SUPPLIED MATERIAL:
○ ○ ○
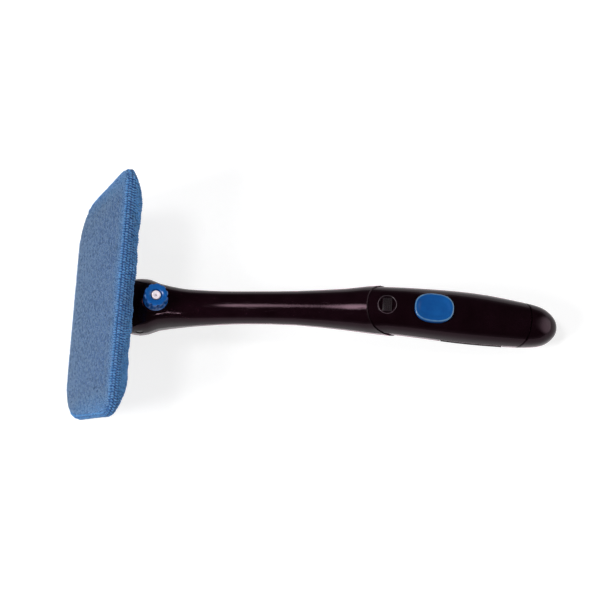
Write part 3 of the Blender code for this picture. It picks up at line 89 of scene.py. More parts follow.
bpy.ops.object.camera_add(location=CAMERA_PLACE)
camera = bpy.context.object
camera.name = "photo_camera"
camera.data.lens = CAMERA_LENS
sight = (CAMERA_TARGET - CAMERA_PLACE).to_track_quat("-Z", "Y").to_matrix()
camera.rotation_euler = (sight @ Matrix.Rotation(math.radians(CAMERA_ROLL), 3, "Z")).to_euler()
camera.data.clip_end = CAMERA_REACH
bpy.context.scene.camera = camera
deselect_all()
print("camera to target", round((CAMERA_TARGET - CAMERA_PLACE).length, 3))

# %% [markdown]
# ## Helpers for node materials
# Each finish starts from the same shader and from the point on the object that is shaded. These
# helpers only save typing: an input of a node is either joined to a socket or set to a value, and
# a value that is the same all over is set on the shader itself.

# %% Helpers for node materials


def fill_inputs(tree, node, values):
    """Joins each input to its socket or sets its value; a colour gets an alpha of 1."""
    for label, value in values.items():
        if isinstance(value, bpy.types.NodeSocket):
            tree.links.new(value, node.inputs[label])
        elif node.inputs[label].type == "RGBA":
            node.inputs[label].default_value = (*value, 1.0)
        else:
            node.inputs[label].default_value = value


def add_node(tree, kind, values=None, **settings):
    node = tree.nodes.new(kind)
    for setting, value in settings.items():
        setattr(node, setting, value)
    fill_inputs(tree, node, values or {})
    return node


def place_node(tree, stretch=(1.0, 1.0, 1.0), turn=(0.0, 0.0, 0.0)):
    """The point on the object, stretched and turned for a pattern."""
    point = add_node(tree, "ShaderNodeTexCoord").outputs["Object"]
    return add_node(tree, "ShaderNodeMapping",
                    {"Vector": point, "Scale": stretch, "Rotation": turn}).outputs["Vector"]


def new_finish(name):
    """A new material, its node tree, its main shader and the place on the object."""
    material = bpy.data.materials.new(name)
    material.use_nodes = True
    tree = material.node_tree
    return material, tree, tree.nodes["Principled BSDF"], place_node(tree)


def noise_node(tree, place, scale, detail=3.0, roughness=0.5):
    return add_node(tree, "ShaderNodeTexNoise", {
        "Vector": place, "Scale": scale, "Detail": detail, "Roughness": roughness}).outputs["Fac"]


def cell_node(tree, place, scale):
    """How far a place lies from the middle of its cell."""
    return add_node(tree, "ShaderNodeTexVoronoi", {"Vector": place, "Scale": scale},
                    feature="F1").outputs["Distance"]


def attribute_node(tree, label):
    return add_node(tree, "ShaderNodeAttribute", attribute_name=label).outputs["Fac"]


def ramp_node(tree, share, low, high, low_value=0.0, high_value=1.0, **settings):
    """A share moved from one span of values to another, held at the ends."""
    return add_node(tree, "ShaderNodeMapRange", {
        "Value": share, "From Min": low, "From Max": high,
        "To Min": low_value, "To Max": high_value}, **settings).outputs["Result"]


def math_node(tree, operation, *values, **settings):
    return add_node(tree, "ShaderNodeMath", dict(enumerate(values)), operation=operation,
                    **settings).outputs[0]


def mix_colours(tree, share, first, second):
    """Two colours mixed by a share; either may be a colour or a socket."""
    colour_a, colour_b, mixed = 6, 7, 2
    mix = add_node(tree, "ShaderNodeMix", {"Factor": share, colour_a: first, colour_b: second},
                   data_type="RGBA")
    return mix.outputs[mixed]


def bump_node(tree, height, strength, distance):
    return add_node(tree, "ShaderNodeBump", {
        "Height": height, "Strength": strength, "Distance": distance}).outputs["Normal"]


print("helpers ready")

# %% [markdown]
# ## Moulded plastic
# The handle, cap, button and nozzle are injection moulded. Such a skin is glossy but never quite
# even: the colour clouds slightly, the gloss is broken by hairline scuffs, and a faint orange peel
# bends its highlights. One function makes every moulded finish from two close colours. The black
# one is a very dark maroon that hardly mirrors what stands in front of it.

# %% Moulded plastic


def moulded_plastic(name, deep, pale, gloss, scuffed, peel=0.04):
    """Glossy moulded plastic: clouded colour, hairline scuffs, and a faint orange peel."""
    material, tree, shader, place = new_finish(name)
    clouds = ramp_node(tree, noise_node(tree, place, 38.0, 4.0, 0.6), 0.35, 0.68)
    along = noise_node(tree, place_node(tree, (12.0, 260.0, 260.0), (0.3, 0.2, 0.5)), 3.0, 2.0)
    hairlines = ramp_node(tree, along, 0.62, 0.72, 0.0, scuffed - gloss)
    smears = ramp_node(tree, noise_node(tree, place, 22.0), 0.4, 0.7, gloss, gloss * 1.7)
    fill_inputs(tree, shader, {
        "Base Color": mix_colours(tree, clouds, deep, pale),
        "Roughness": math_node(tree, "ADD", hairlines, smears),
        "Normal": bump_node(tree, noise_node(tree, place, 420.0, 2.0), peel, 0.0004)})
    return material


def black_plastic(name):
    material = moulded_plastic(name, (0.0042, 0.0009, 0.0020), (0.0078, 0.0022, 0.0042),
                               0.085, 0.22)
    tree = material.node_tree
    fill_inputs(tree, tree.nodes["Principled BSDF"], {
        "IOR": 1.28, "Specular Tint": (1.0, 0.62, 0.78),
        "Sheen Weight": 1.0, "Sheen Roughness": 0.17, "Sheen Tint": (1.0, 0.42, 0.60)})
    return material


def inner_plastic(name):
    return moulded_plastic(name, (0.012, 0.006, 0.009), (0.022, 0.012, 0.016), 0.32, 0.50, 0.10)


def highlit_rubbed_plastic(name):
    """Black plastic painted paler as a rim's highlight, and duller where thumbs rub it."""
    return moulded_plastic(name, (0.026, 0.016, 0.021), (0.085, 0.055, 0.070), 0.20, 0.40, 0.08)


def blue_plastic(name):
    return moulded_plastic(name, (0.0040, 0.070, 0.280), (0.0075, 0.104, 0.370), 0.16, 0.22, 0.03)


def white_plastic(name):
    return moulded_plastic(name, (0.82, 0.72, 0.79), (0.90, 0.84, 0.88), 0.34, 0.48, 0.05)


print("moulded plastics ready")

# %% [markdown]
# ## Clear plastic, rubber, steel and foam
# The pieces inside are seen through gaps and when the end cap is off. The tank and tubes are a
# milky clear plastic, the seals are matt rubber with a dusty bloom, the screws and springs are
# plated steel with fine turning lines, and the pad is an open foam full of small cells.

# %% Clear plastic, rubber, steel and foam


def clear_plastic(name):
    """Milky clear plastic: light comes through, and its clouding varies."""
    material, tree, shader, place = new_finish(name)
    clouds = ramp_node(tree, noise_node(tree, place, 55.0, 4.0), 0.35, 0.7)
    fill_inputs(tree, shader, {
        "Base Color": mix_colours(tree, clouds, (0.70, 0.76, 0.80), (0.84, 0.88, 0.90)),
        "Roughness": ramp_node(tree, noise_node(tree, place, 120.0), 0.3, 0.7, 0.16, 0.36),
        "Transmission Weight": 0.55, "IOR": 1.46,
        "Normal": bump_node(tree, noise_node(tree, place, 300.0, 2.0), 0.06, 0.0004)})
    return material


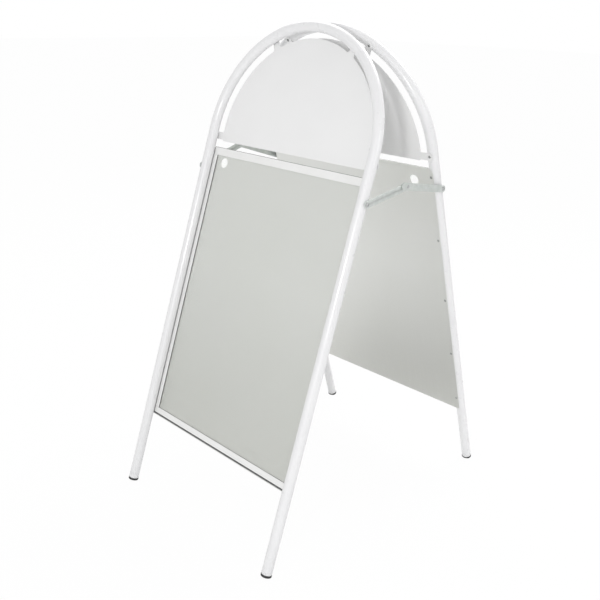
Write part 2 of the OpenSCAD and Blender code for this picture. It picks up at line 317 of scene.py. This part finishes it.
def arch_stations():
    """Points and directions along the bent tube, from one cut end to the other."""
    leg = [0, tube_edge_r * 0.3, tube_edge_r]
    leg += [leg_len * i / 16 for i in range(1, 16)]
    up = [(Vector((-arch_r, 0, z)), Vector((0, 0, 1))) for z in leg]
    bend = []
    for i in range(145):
        angle = math.pi * (1 - i / 144)
        spot = Vector((arch_r * math.cos(angle), 0, leg_len + arch_r * math.sin(angle)))
        bend.append((spot, Vector((math.sin(angle), 0, -math.cos(angle)))))
    down = [(Vector((arch_r, 0, z)), Vector((0, 0, -1))) for z in reversed(leg)]
    return up + bend + down


# ---- materials -------------------------------------------------------------------


class Paint:
    """A Principled material whose colour, roughness and relief vary by procedural noise."""

    def __init__(self, name, metallic=0.0, coat=0.0, coat_roughness=0.1):
        self.material = bpy.data.materials.new(name)
        self.material.use_nodes = True
        self.tree = self.material.node_tree
        self.shader = self.tree.nodes["Principled BSDF"]
        self.shader.inputs["Metallic"].default_value = metallic
        self.shader.inputs["Coat Weight"].default_value = coat
        self.shader.inputs["Coat Roughness"].default_value = coat_roughness
        self.shader.inputs["IOR"].default_value = 1.5
        self.place = self.add("ShaderNodeTexCoord").outputs["Object"]
        self.relief = None

    def add(self, kind, **settings):
        node = self.tree.nodes.new(kind)
        for key, value in settings.items():
            setattr(node, key, value)
        return node

    def link(self, a, b):
        self.tree.links.new(a, b)

    def stretched(self, scale):
        mapping = self.add("ShaderNodeMapping")
        mapping.inputs["Scale"].default_value = scale
        self.link(self.place, mapping.inputs["Vector"])
        return mapping.outputs["Vector"]

    def noise(self, scale, detail=3.0, vector=None):
        noise = self.add("ShaderNodeTexNoise")
        noise.inputs["Scale"].default_value = scale
        noise.inputs["Detail"].default_value = detail
        self.link(vector or self.place, noise.inputs["Vector"])
        return noise.outputs["Fac"]

    def cells(self, scale):
        cells = self.add("ShaderNodeTexVoronoi")
        cells.inputs["Scale"].default_value = scale
        self.link(self.place, cells.inputs["Vector"])
        grey = self.add("ShaderNodeRGBToBW")
        self.link(cells.outputs["Color"], grey.inputs["Color"])
        return grey.outputs["Val"]

    def range(self, value, low, high, start=0.3, end=0.7):
        """Value from start to end becomes low to high, and no more."""
        node = self.add("ShaderNodeMapRange")
        for key, number in (("From Min", start), ("From Max", end), ("To Min", low), ("To Max", high)):
            node.inputs[key].default_value = number
        self.link(value, node.inputs["Value"])
        return node.outputs["Result"]

    def combine(self, a, b, operation="MULTIPLY"):
        node = self.add("ShaderNodeMath", operation=operation)
        self.link(a, node.inputs[0])
        self.link(b, node.inputs[1])
        return node.outputs["Value"]

    def blend(self, share, a, b):
        """Colour a where share is 0 and b where it is 1; either may be another blend."""
        node = self.add("ShaderNodeMix", data_type="RGBA")
        self.link(share, node.inputs["Factor"])
        for socket, colour in (("A", a), ("B", b)):
            target = [i for i in node.inputs if i.name == socket and i.type == "RGBA"][0]
            if isinstance(colour, tuple):
                target.default_value = (*colour, 1)
            else:
                self.link(colour, target)
        return [o for o in node.outputs if o.type == "RGBA"][0]

    def colour(self, socket):
        self.link(socket, self.shader.inputs["Base Color"])

    def roughness(self, socket):
        self.link(socket, self.shader.inputs["Roughness"])

    def bump(self, height, depth):
        """Adds relief of a real depth in metres on top of what is there."""
        node = self.add("ShaderNodeBump")
        node.inputs["Strength"].default_value = 1.0
        node.inputs["Distance"].default_value = depth
        self.link(height, node.inputs["Height"])
        if self.relief is not None:
            self.link(self.relief, node.inputs["Normal"])
        self.relief = node.outputs["Normal"]
        self.link(self.relief, self.shader.inputs["Normal"])


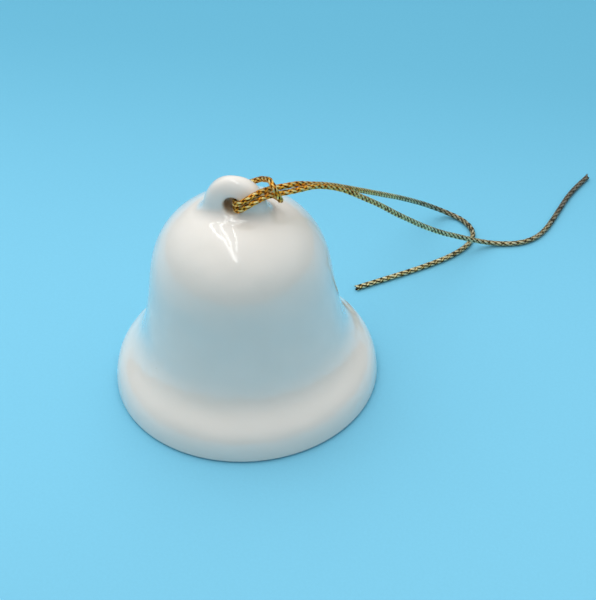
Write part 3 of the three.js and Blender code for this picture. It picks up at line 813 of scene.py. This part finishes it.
# ------------------------------------------------------------------ floor and light
def floor_material():
    m, nt, p = new_material("pale_card")
    here = nt.nodes.new("ShaderNodeTexCoord").outputs["Object"]
    fibre = noise(nt, here, 1500, 4, 0.7)
    cloud = noise(nt, here, 6, 2)
    colour = ramp(nt, fibre, [(0.3, FLOOR_DARK), (0.7, FLOOR_LIGHT)])
    soft = ramp(nt, cloud, [(0.3, (0.985, 0.99, 0.992)), (0.7, (1, 1, 1))])
    # painted light: the card's colour darkens towards the back and in front of the view, standing in for the light
    # falling off
    axes = nt.nodes.new("ShaderNodeSeparateXYZ")
    nt.links.new(here, axes.inputs[0])
    back = ramp(nt, scaled(nt, axes.outputs["Y"], 0.0, 1.0, -0.42, 0.24), [(0.0, (0.66, 0.66, 0.66)), (0.50, (1, 1, 1)), (0.636, (1, 1, 1)), (0.727, (0.93, 0.955, 0.965)), (0.829, (0.585, 0.735, 0.765)), (1.0, (0.53, 0.69, 0.725))], "B_SPLINE")
    nt.links.new(mix(nt, 1.0, mix(nt, 1.0, colour, soft, "MULTIPLY"), back, "MULTIPLY"), p.inputs["Base Color"])
    nt.links.new(bump(nt, fibre, 0.00003, 0.4), p.inputs["Normal"])
    p.inputs["Roughness"].default_value = 0.85
    p.inputs["Specular IOR Level"].default_value = 0.25
    return m


FLOOR_DARK, FLOOR_LIGHT = (0.183, 0.540, 0.752), (0.192, 0.562, 0.780)
side, cells = 3.0, 12
grid = [(-side + 2 * side * i / cells, -side + 2 * side * j / cells, -0.00004) for i in range(cells + 1) for j in range(cells + 1)]
faces = [(i * (cells + 1) + j, (i + 1) * (cells + 1) + j, (i + 1) * (cells + 1) + j + 1, i * (cells + 1) + j + 1) for i in range(cells) for j in range(cells)]
mesh = bpy.data.meshes.new("floor")
mesh.from_pydata(grid, [], faces)
mesh.materials.append(floor_material())
floor = bpy.data.objects.new("floor", mesh)
scene.collection.objects.link(floor)

world = bpy.data.worlds.new("studio")
scene.world = world
world.use_nodes = True
# a soft dome: bright overhead and dim towards the horizon
sky = world.node_tree
background = sky.nodes["Background"]
towards = sky.nodes.new("ShaderNodeSeparateXYZ")
sky.links.new(sky.nodes.new("ShaderNodeTexCoord").outputs["Generated"], towards.inputs[0])
dome = ramp(sky, towards.outputs["Z"], [(0.0, (0.150, 0.135, 0.122)), (0.25, (0.33, 0.305, 0.280)), (0.5, (0.72, 0.695, 0.665)), (1.0, (1.06, 1.05, 1.03))])
front_dim = ramp(sky, scaled(sky, towards.outputs["Y"], 0.0, 1.0, -1.0, 1.0), [(0.0, (0.72, 0.72, 0.72)), (0.5, (0.96, 0.96, 0.96)), (1.0, (1.0, 1.0, 1.0))])
sky.links.new(mix(sky, 1.0, dome, front_dim, "MULTIPLY"), background.inputs["Color"])
background.inputs["Strength"].default_value = 1.0


def area(name, place, target, width, height, power, colour=(1, 1, 1), spin=0.0):
    data = bpy.data.lights.new(name, "AREA")
    data.shape = "RECTANGLE"
    data.size, data.size_y = width, height
    data.energy = power
    data.color = colour
    o = bpy.data.objects.new(name, data)
    o.location = place
    o.rotation_mode = "QUATERNION"
    o.rotation_quaternion = (Vector(target) - Vector(place)).to_track_quat("-Z", "Y") @ Matrix.Rotation(spin, 4, "Z").to_quaternion()
    scene.collection.objects.link(o)
    return o


overhead = area("soft_overhead", (-0.30, 0.70, 1.35), (0.0, 0.0, 0.0), 2.0, 2.0, 13.5, (0.965, 0.985, 1.0))
overhead.visible_glossy = False
side_light = area("soft_left", (-1.3, 0.1, 0.75), (0.0, 0.0, 0.02), 0.9, 0.9, 1.3)
side_light.visible_glossy = False


def strip(name, far, near, width, radiance):
    """A long narrow light overhead, between two points at one height, which shows as a slanting streak in the glaze."""
    a, b = Vector((*far, 1.35)), Vector((*near, 1.35))
    length = (a - b).length
    o = area(name, (a + b) / 2, (a + b) / 2 - Vector((0, 0, 1)), width, length, radiance * math.pi * width * length, (0.98, 0.99, 1.0))
    o.rotation_quaternion = Matrix.Rotation(math.atan2(b.x - a.x, a.y - b.y), 4, "Z").to_quaternion()
    return o


strip("strip_left", (-0.80, 0.72), (0.030, -0.66), 0.058, 5.0)
strip("strip_middle", (-0.56, 0.62), (0.062, -0.67), 0.054, 4.6)
strip("strip_right", (-0.27, 0.58), (0.085, -0.62), 0.028, 5.5)
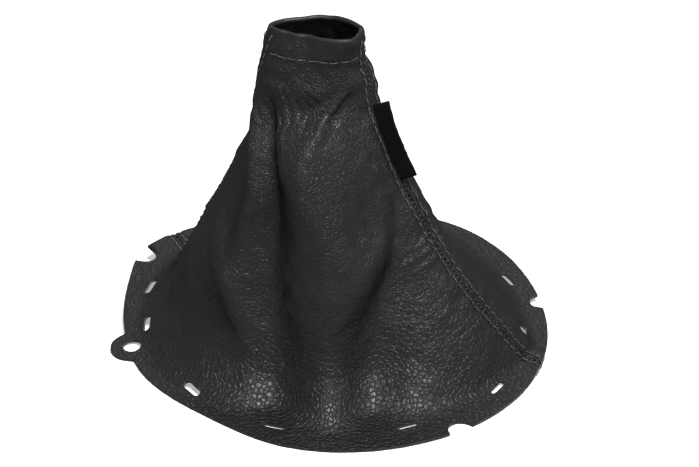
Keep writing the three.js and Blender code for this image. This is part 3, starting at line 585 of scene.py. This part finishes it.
○ ○ ○
EXERCISE INSTRUCTIONS: Using the records above, copy every line that has the word "scene" in it.

IN RESPONSE:
Write part 3 of the Blender code for this picture. It picks up at line 89 of scene.py. More parts follow.
bpy.context.scene.camera = camera
Write part 2 of the OpenSCAD and Blender code for this picture. It picks up at line 317 of scene.py. This part finishes it.
Write part 3 of the three.js and Blender code for this picture. It picks up at line 813 of scene.py. This part finishes it.
scene.collection.objects.link(floor)
scene.world = world
    scene.collection.objects.link(o)
Keep writing the three.js and Blender code for this image. This is part 3, starting at line 585 of scene.py. This part finishes it.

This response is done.